[EDNote-resending this due to multiple rejections of aol.com email
domain]:
Addendum on Nabokov as liar.
For years I kept a ragged newspaper cutting, I think from The
Observer (London). It was by Stephen Vizinczey and had the title
"Nabokov's Big Lie". I kept it because I wanted to hang on to my
perception that Nabokov, whom, in many ways, I admired, was,
nevertheless, lying. I had felt this with some conviction since
Pale Fire appeared: Nabokov so obviously did not identify with
Kinbote's homosexual pederasty in the way he did with Humbert's
heterosexual child abuse.
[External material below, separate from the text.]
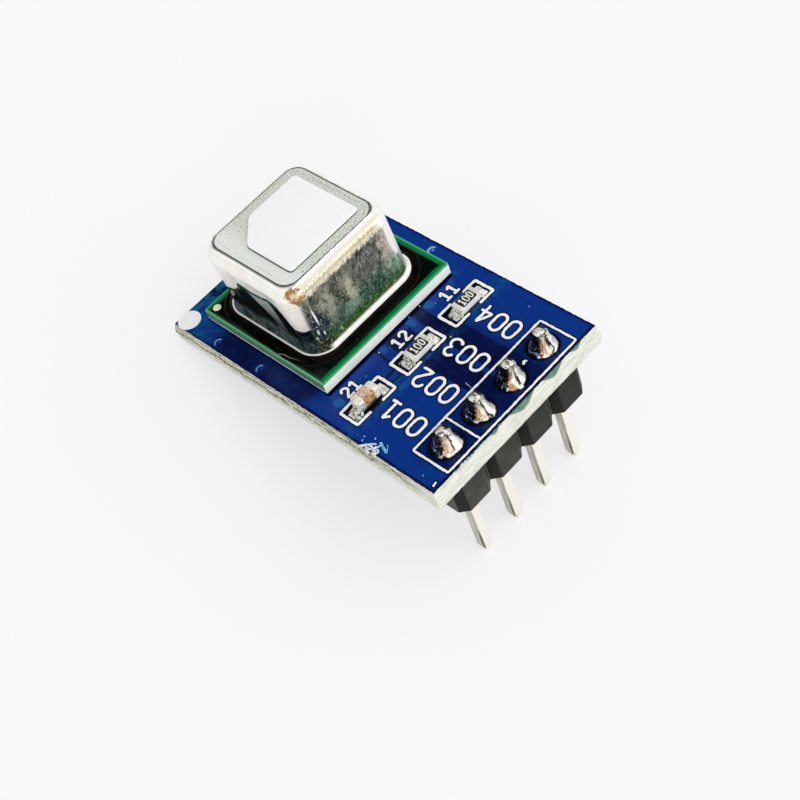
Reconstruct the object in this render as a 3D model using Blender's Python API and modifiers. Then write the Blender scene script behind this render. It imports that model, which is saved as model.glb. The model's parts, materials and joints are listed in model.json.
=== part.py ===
"""Temperature and humidity sensor module, as it lies on a table.

A scored circuit board carries a soldered gas sensor under a drawn metal can, three chip
parts and a four-pin header. The pieces are placed in the board's own frame: its origin is
the middle of the pin row on the board's top face, +X along the row, +Y towards the sensor
and +Z out of the top face. An empty holds that frame at the tilt at which the module rests
on its pin tips and on the far edge of its board.
"""

import math

import bmesh
import bpy

MM = 0.001

# Fit between pieces that touch
SEAT_GAP = 0.02 * MM

# Circuit board, broken out of its panel along V-scores
BOARD_WIDTH = 13.1 * MM
BOARD_LENGTH = 21.4 * MM
BOARD_THICKNESS = 1.6 * MM
ROW_TO_NEAR_EDGE = 1.62 * MM
SCORE_RUN = 0.15 * MM
SCORE_DEPTH = 0.5 * MM
PIN_HOLE_DIAMETER = 1.1 * MM

# Pin header
PIN_COUNT = 4
PIN_PITCH = 2.54 * MM
PIN_WIDTH = 0.64 * MM
PIN_TIP_WIDTH = 0.35 * MM
PIN_TAPER = 0.5 * MM
PIN_ABOVE_BOARD = 1.3 * MM
PIN_BELOW_HEADER = 5.6 * MM
HEADER_HEIGHT = 2.5 * MM
HEADER_DEPTH = 2.48 * MM
HEADER_NOTCH = 0.5 * MM
HEADER_EDGE = 0.06 * MM

# Solder cones of the pins
CONE_BASE_DIAMETER = 1.7 * MM
CONE_RIM = 0.05 * MM
CONE_COLLAR = 0.08 * MM
CONE_BELOW_PIN_TOP = 0.18 * MM
CONE_CORNER = 0.12 * MM
BARREL_FILL = 1.4 * MM

# Sensor substrate and the solder lands that it stands on
SENSOR_SIDE = 10.1 * MM
SENSOR_THICKNESS = 0.78 * MM
ROW_TO_SENSOR = 12.86 * MM
LAND_HEIGHT = 0.08 * MM
LANDS_A_SIDE = 5
LAND_PITCH = 1.5 * MM
LAND_LENGTH = 1.1 * MM
LAND_WIDTH = 0.7 * MM
LAND_INSET = 0.12 * MM
CENTRE_LAND_SIDE = 4.8 * MM

# Drawn can and the bead that seals it to the substrate
CAN_SHIFT_X = -0.04 * MM
CAN_SHIFT_Y = 0.2 * MM
CAN_HEIGHT = 5.08 * MM
CAN_MARGIN = 0.84 * MM
CAN_LIP = 0.3 * MM
CAN_CORNER = 1.3 * MM
CAN_SHOULDER_RUN = 0.5 * MM
CAN_SHOULDER_DROP = 0.9 * MM
CAN_SHEET = 0.12 * MM
CAN_FOOT_RADIUS = 0.25 * MM
CAN_VENT_DIAMETER = 2.0 * MM
CAN_CREASE_ANGLE = math.radians(22)
BEAD_WIDTH = 0.5 * MM
BEAD_HEIGHT = 0.18 * MM
BEAD_EDGE = 0.1 * MM

# Vent membrane, with its marking corner cut off
MEMBRANE_MARGIN = 0.8 * MM
MEMBRANE_THICKNESS = 0.1 * MM
MEMBRANE_CUT = 1.6 * MM
MEMBRANE_CORNER = 0.3 * MM

# Parts of the measuring cell: length, width, height, then their place from the can's middle
EMITTER_SIZE = (2.2 * MM, 2.2 * MM, 0.9 * MM)
EMITTER_PLACE = (-1.7 * MM, -1.6 * MM)
EMITTER_WINDOW = 1.3 * MM
MICROPHONE_SIZE = (2.75 * MM, 1.85 * MM, 0.95 * MM)
MICROPHONE_PLACE = (1.6 * MM, -1.6 * MM)
MICROPHONE_PORT = 0.4 * MM
HUMIDITY_CHIP_SIZE = (1.5 * MM, 1.5 * MM, 0.5 * MM)
HUMIDITY_CHIP_PLACE = (-1.7 * MM, 1.7 * MM)
HUMIDITY_PORT = 0.8 * MM
CONTROLLER_SIZE = (2.6 * MM, 2.6 * MM, 0.5 * MM)
CONTROLLER_PLACE = (1.5 * MM, 1.7 * MM)
PORT_DEPTH = 0.2 * MM
CELL_EDGE = 0.06 * MM

# Chip parts between the header and the sensor
CHIP_LENGTH = 1.6 * MM
CHIP_WIDTH = 0.8 * MM
CHIP_STEP = 0.02 * MM
CHIP_EDGE = 0.04 * MM
ROW_TO_CHIPS = 5.6 * MM
RESISTOR_HEIGHT = 0.47 * MM
RESISTOR_TERMINAL = 0.3 * MM
CAPACITOR_HEIGHT = 0.82 * MM
CAPACITOR_TERMINAL = 0.52 * MM
RESISTOR_1_X = 3.87 * MM
RESISTOR_2_X = -0.05 * MM
CAPACITOR_X = -4.09 * MM
FILLET_RUN = 0.3 * MM
FILLET_TOE = 0.03 * MM
FILLET_SHARE = 0.62

# Facets
HOLE_SIDES = 24
CORNER_STEPS = 6
SHOULDER_STEPS = 6
CONE_STEPS = 7

# The can steps in from the substrate: flange, wall, flat top and then the membrane on it
CAN_FLANGE = SENSOR_SIDE - 2 * CAN_MARGIN
CAN_WIDTH = CAN_FLANGE - 2 * CAN_LIP
CAN_FLAT = CAN_WIDTH - 2 * CAN_SHOULDER_RUN
MEMBRANE_SIDE = CAN_FLAT - 2 * MEMBRANE_MARGIN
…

Vizinczey was the only support I had for
my uneasy observation (I am excluding, of course, the scribbling
of those who needed no evidence). I have mislaid his piece, but I
see that he published it, presumably the same year, in Truth and
Lies in Literature (1986). It must have been a review of The
Enchanter, also published that year. I do not recall any other
reference in this list to Vizinczey's review, or thesis. Are not
other readers of Nabokov troubled by what seems me his lack of
integrity in this respect? Perhaps I should clarify, on
reflection, that Vizinczey was criticising, and I agree, not just
Nabokov's apparent dishonesty in interviews but, more
fundamentally, dishonesty in his actual work. Goodness knows,
Brian Boyd and (if I may mention my minuscule effort) I have tried
to demonstrate the moral nature of Nabokov's novels, his inviting
the reader to see through the seductions of the narrators. But,
with regret, I find myself forced to ask, with Vizinczey, whether
behind the seductions of the narrators there is an attempt at
seduction of the reader by the author himself, in a way
incompatible with the highest standards of literature.